Thankfully, clever players can find a few ways to skip some of these grinds. Being a free-to-play game, you can throw money at Warframe and skip a few progression hurdles. Warframes and weapons can be bought outright instead of crafted, but mods only come in random lootboxes. You'll still need to level these things up before they're useful, though. And because Warframe is largely a cooperative game, I really don't care if someone bought their way to the top.
Warframe is extremely generous to non-paying players, and there are almost no arbitrary limitations enforced on what you can do without spending money. But what is awesome is that platinum, the premium currency, is the de facto trading currency between players. I can sell items to others for platinum and buy anything from the premium cash store. Better yet, I can use my platinum to buy rare mods directly from other players and skip trying to farm them. Because of this, Warframe's trading economy is robust and active, and you don't have to spend real money to participate. I love visiting the bazaar to see what players are selling. It's one of the coolest things about Warframe.
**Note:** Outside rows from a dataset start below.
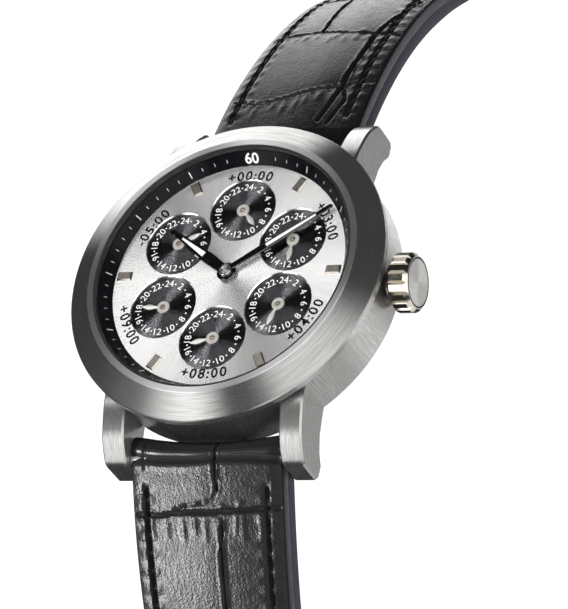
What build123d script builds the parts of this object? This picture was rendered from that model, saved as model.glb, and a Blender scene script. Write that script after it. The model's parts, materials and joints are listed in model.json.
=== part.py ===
from build123d import *
import os
from math import atan2, ceil, cos, degrees, hypot, radians, sin, sqrt

# World time wristwatch, in millimetres.
# +Z points out of the dial, +Y to twelve o'clock and +X to three o'clock.
# The origin is the centre of the case back's wrist face, on the axis of the hands.

# Case
band_r = 19.5
band_height = 6.25
band_chamfer = 0.35
back_lip = 0.8
bore_r = 16.7
bezel_seat_r = 18.25
bezel_seat_depth = 0.75
strap_relief_y = 19.0
bezel_r = 20.0
bezel_wall = 0.95
bezel_rise = 1.58
bezel_cone_r = 17.09
bezel_lip_rise = 0.05
bezel_inner_r = 16.35
bezel_skirt = 0.7
bezel_skirt_wall = 0.9
bezel_edge_bevel = 0.12
press_gap = 0.03
seat_gap = 0.05

# Lugs
lug_gap = 20.0
lug_width = 2.85
lug_root_y = 14.0
lug_tip_y = 22.85
lug_drop = 1.55
lug_top_z = 6.6
lug_bevel = 0.22
lug_top_shares = ((0.119, 1.0), (0.463, 0.908), (0.746, 0.767), (0.887, 0.642), (0.98, 0.53), (1.0, 0.43))
lug_foot_shares = (
    (1.0, 0.067), (0.938, 0.0), (0.774, 0.0), (0.633, 0.129), (0.429, 0.227), (0.2, 0.27), (0.0, 0.288),
)

# Crystal and minute flange
crystal_r = 16.05
crystal_edge = 0.8
crystal_stand_proud = 0.05
crystal_chamfer = 0.15
flange_dial_r = 14.8
flange_top_r = 15.95

# Case back
back_r = 18.4
back_chamfer = 0.4
back_thickness = 0.9
back_skirt_depth = 0.8
back_skirt_wall = 0.9
back_gasket_width = 0.36
back_gasket_height = 0.4
back_screw_count = 4
back_screw_inset = 0.9
back_screw_head_r = 0.62
back_screw_head_height = 0.3
back_screw_shank_r = 0.4
back_screw_length = 1.9
back_screw_slot = 0.18

# Dial and its furniture
dial_r = 16.2
dial_thickness = 0.4
dial_centre_hole_r = 0.85
zone_ring_r = 8.637
zone_first_deg = 90.0
zone_count = 6
subdial_r = 4.12
subdial_thickness = 0.2
subdial_bevel = 0.1
subdial_gap = 0.02
subdial_hole_r = 0.42
marker_ring_r = 13.6
marker_length = 1.9
marker_width = 1.15
marker_height = 0.23
marker_bevel = 0.14

# Hands, set to nine minutes past ten
shown_hour = 10
shown_minute = 9.17
zone_hours = (9, 12, 13, 17, 18, 4)
zone_names = ("12", "2", "4", "6", "8", "10")
hour_hand_length = 10.54
hour_hand_wide = 1.45
hour_hand_neck = 1.2
hour_hand_tip = 0.5
hour_hand_wide_share = 0.33
hour_hub_r = 1.2
minute_hand_length = 14.64
minute_hand_wide = 0.98
minute_hand_neck = 0.78
minute_hand_tip = 0.62
minute_hand_wide_share = 0.38
minute_hub_r = 0.92
hand_thickness = 0.14
zone_hand_length = 2.85
zone_hand_neck = 0.28
zone_hand_wide = 0.62
zone_hand_tip = 0.1
zone_hand_wide_share = 0.68
zone_hub_r = 0.8
zone_hand_thickness = 0.18
hand_air = 0.12
marker_air = 0.12
hub_cap_rise = 0.17

# World time train: the twelve hour pinion drives three idlers, and each idler drives two zone wheels
centre_teeth = 18
idler_teeth = 22
zone_teeth = 36
idler_count = 3
train_height = 0.35
train_air = 0.1
arbor_r = 0.3
run_gap = 0.035
addendum_share = 0.95
dedendum_share = 1.25
root_half_share = 0.46

# Motion work between the hands
cannon_teeth = 10
minute_wheel_teeth = 30
minute_pinion_teeth = 8
hour_wheel_teeth = 32
motion_module = 0.15
motion_deg = 120.0
wheel_height = 0.26
cannon_r = 0.43
hour_pipe_r = 0.72
pocket_gap = 0.1

# Motor train under the main plate
motor_module = 0.09
centre_wheel_teeth = 60
train_pinion_teeth = 6
train_wheel_teeth = 54
rotor_pinion_teeth = 6
train_deg = 200.0
rotor_deg = 250.0
thin_wheel = 0.15
fine_arbor_r = 0.13
rotor_r = 0.65
rotor_height = 0.45
stator_height = 0.3
stator_gap = 0.2

# Movement plates
movement_r = 13.5
plate_height = 1.33
module_plate_height = 0.5
module_rim = 0.6
ring_wall_top = 3.05
ring_wall_foot = 3.5
pocket_depth = 0.95
bridge_drop = 1.2
bridge_height = 0.5
bridge_r = 12.6
bridge_reach_x = 6.8
bridge_reach_y = 1.9
bridge_low_y = -7.9
pillar_r = 0.8
pillar_places = ((4.6, -3.6), (-7.2, 0.8), (-7.6, -5.2))
battery_r = 4.75
battery_height = 2.1
battery_cap_r = 4.1
battery_cap = 0.2
battery_x = 4.4
battery_y = 6.9
board_height = 0.25
board_x = -0.9
board_y = 3.3
quartz_can_r = 0.75
quartz_can_length = 5.0
quartz_can_x = -7.4
quartz_can_y = 6.6
chip_size = 2.6
chip_height = 0.7
chip_x = -3.6
chip_y = 8.6
coil_r = 0.9
coil_length = 7.2
coil_x = -1.4
coil_y = -9.7
core_r = 0.35
core_overhang = 1.1
core_foot = 1.5

# Crown and stem
crown_z = 3.9
crown_r = 3.5
crown_inner_x = 20.4
crown_length = 2.5
crown_flutes = 18
crown_flute_depth = 0.36
crown_shoulder_share = 0.2
crown_bevel = 0.5
crown_inner_bevel = 0.3
crown_rim_r = 2.95
crown_recess_width = 0.2
crown_recess_depth = 0.16
crown_collar_r = 2.5
crown_collar = 0.5
tube_r = 1.2
tube_bore_r = 0.7
tube_length = 4.9
crown_gasket_section = 0.4
crown_pull = 0.8
stem_r = 0.6
stem_pivot_r = 0.3
stem_pivot_x = 7.4
stem_pivot_length = 1.3
stem_square = 0.8
stem_square_length = 3.0
clutch_r = 1.0
clutch_length = 1.6
clutch_back = 0.7
clutch_teeth = 12
clutch_tooth_depth = 0.16
stem_block_width = 3.2
stem_block_length = 1.1
stem_block_wall = 0.35

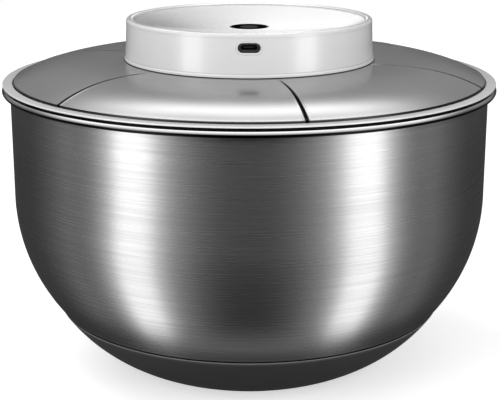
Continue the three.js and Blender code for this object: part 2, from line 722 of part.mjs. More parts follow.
function lidBaseShell() {
  const depth = DOME_SKIN + SEAT_GAP;
  const pocketBottom = sealTop - SEAL_HEIGHT - SEAT_GAP / 2;
  const collar = BOWL_RADIUS - BOWL_WALL - COLLAR_BACKSET;
  const collarBottom = gasketBottom + GASKET_HEIGHT + SEAT_GAP;
  return revolve([
    [SHAFT_RADIUS + RUN_GAP, wellBottom],
    [bearingBore, wellBottom],
    [bearingBore, pocketBottom],
    [bearingBore + BEARING_WALL, pocketBottom],
    [bearingBore + BEARING_WALL, wellBottom],
    [wellRadius + WELL_WALL, wellBottom],
    [wellRadius + WELL_WALL, roofBottom],
    ...domePoints(depth + ROOF_THICKNESS, skirtInner, 3),
    [skirtInner, SKIRT_BOTTOM_Z],
    [collar - COLLAR_BACKSET, SKIRT_BOTTOM_Z],
    [collar - COLLAR_BACKSET, SKIRT_BOTTOM_Z + COLLAR_HEIGHT],
    [lipRadius, SKIRT_BOTTOM_Z + COLLAR_HEIGHT],
    [lipRadius, collarBottom],
    [collar, collarBottom],
    [collar, flangeBottom],
    [rimRingOuter, flangeBottom],
    [rimRingOuter, rimRingTop],
    [rimRingInner, rimRingTop + RIM_RING_RISE],
    [rimRingInner, grooveFloor],
    [lipRadius, grooveFloor],
    ...domePoints(depth, lipRadius, 3).reverse(),
    [wellRadius, roofTop],
    [wellRadius, WELL_FLOOR_Z],
    [SHAFT_RADIUS + RUN_GAP, WELL_FLOOR_Z],
  ]);
}

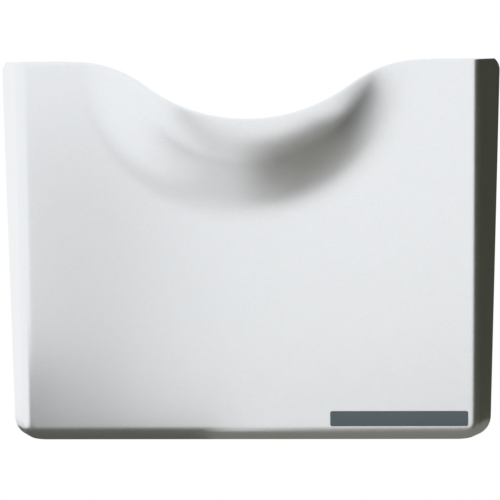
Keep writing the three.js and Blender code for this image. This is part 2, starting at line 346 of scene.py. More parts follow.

It's those moments, when I'm taking a break from all the killing to visit one of the public space stations, that I feel really in tune with Warframe's world. I love seeing other players just chilling out. Though Warframe doesn't rub it in your face, there's a wealth of lore and story to unearth—especially once you get to more recent, ambitious story quests. I love interacting with some of the colorful NPCs like Cephalon Simaris, an AI hellbent on killing everything so he can steal its data and make it live eternally in a simulated reality called Sanctuary. Though it might not be truly massively multiplayer, Warframe has a lot of what I find endearing about MMOs. It's a sprawling world with stories to tell, people to meet, and loot to farm. It is daunting to learn, sure, but so was World of Warcraft the first time I logged in. And, honestly, it's exciting to feel lost again.